Speaking of faithfulness, God is faithful to “forgive our sins and cleanse us from all unrighteousness;” which is her theme today. Click the title which follows to read this at source.

God’s faithfulness

READ Psalm 51–55

Yesterday I discovered a forgotten file while purging my computer. It lists the contrasting behavior of a person filled with the Holy Spirit and a person filled with himself. Anyone who seriously follows the Lord Jesus Christ realizes this is not an either/or but a both/and description. Christians still sin. We are growing in grace and more able to overcome our bad attitudes and actions, but the learning curve remains — and that list was convicting.

King David knew this. He was called “a man after God’s own heart” yet one day stayed home instead of going to war with his army. He was up on his rooftop and saw a beautiful woman bathing on her rooftop. Most of us know the story. He not only took her, made her pregnant, but had her husband killed to cover what he had done. I could say that most Christians would not go that far, but I’d likely be wrong. Besides, sin is sin, regardless of its extent or who it harms.

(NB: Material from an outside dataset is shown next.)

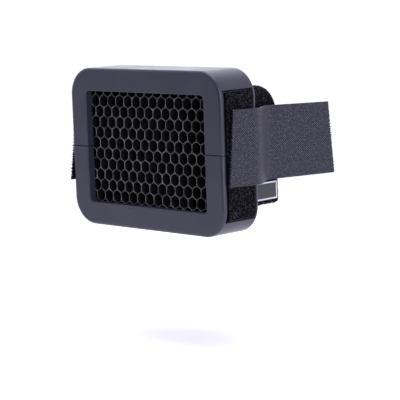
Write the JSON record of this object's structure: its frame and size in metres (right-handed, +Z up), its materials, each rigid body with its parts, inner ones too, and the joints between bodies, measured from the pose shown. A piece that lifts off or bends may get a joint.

David was confronted by a prophet and deeply convicted. He pleaded with God for mercy, forgiveness and cleansing:

Have mercy on me, O God, according to your steadfast love; according to your abundant mercy blot out my transgressions. Wash me thoroughly from my iniquity, and cleanse me from my sin! For I know my transgressions, and my sin is ever before me. Against you, you only, have I sinned and done what is evil in your sight, so that you may be justified in your words and blameless in your judgment. Behold, I was brought forth in iniquity, and in sin did my mother conceive me. Behold, you delight in truth in the inward being, and you teach me wisdom in the secret heart . . . . Create in me a clean heart, O God, and renew a right spirit within me . . . . Restore to me the joy of your salvation, and uphold me with a willing spirit. Then I will teach transgressors your ways, and sinners will return to you. (Psalm 51:1–13)

Last Sunday our pastor said that one thing that keeps people from fellowship with other Christians is holding the standards higher than the reality. In other words, don’t expect perfection from others when the Bible clearly says God’s people need to keep confessing our sin. Sinless perfection belongs to Jesus Christ and while we are being transformed into His likeness, none of us will get there this side of heaven. In other words, don’t be disappointed at anyone’s imperfections!

As I read that list, whoever wrote it knew another truth and included this in the ‘good’ list: “The sacrifices of God are a broken spirit; a broken and contrite heart, O God, you will not despise.” (51:17)

The contrast on other side of the page said this, condensed yet plainly the opposite:

The fool says in his heart, “There is no God.” They are corrupt, doing abominable iniquity; there is none who does good. God looks down from heaven on the children of man to see if there are any who understand, who seek after God. They have all fallen away; together they have become corrupt; there is none who does good, not even one. (53:1–3)

That is, being a person devoted to God, I must be able to see and confess sin in humility and repentance. The following verse from the psalms is another way of saying the same truth in the next verse from the NT. Both are vital to spiritual growth and well-being, and both honor God and His grace and goodness:

Cast your burden on the Lord, and he will sustain you; he will never permit the righteous to be moved. (55:22)

If we confess our sins, he is faithful and just to forgive us our sins and to cleanse us from all unrighteousness. (1 John 1:9)

Sometimes I pop into the selfish side of the list, yet God is faithful. It might take me awhile to ‘get it’ but when that sin is confessed, He is faithful to do His saving work and sustain me as His child. This promise is the wonder of salvation through faith in Jesus Christ.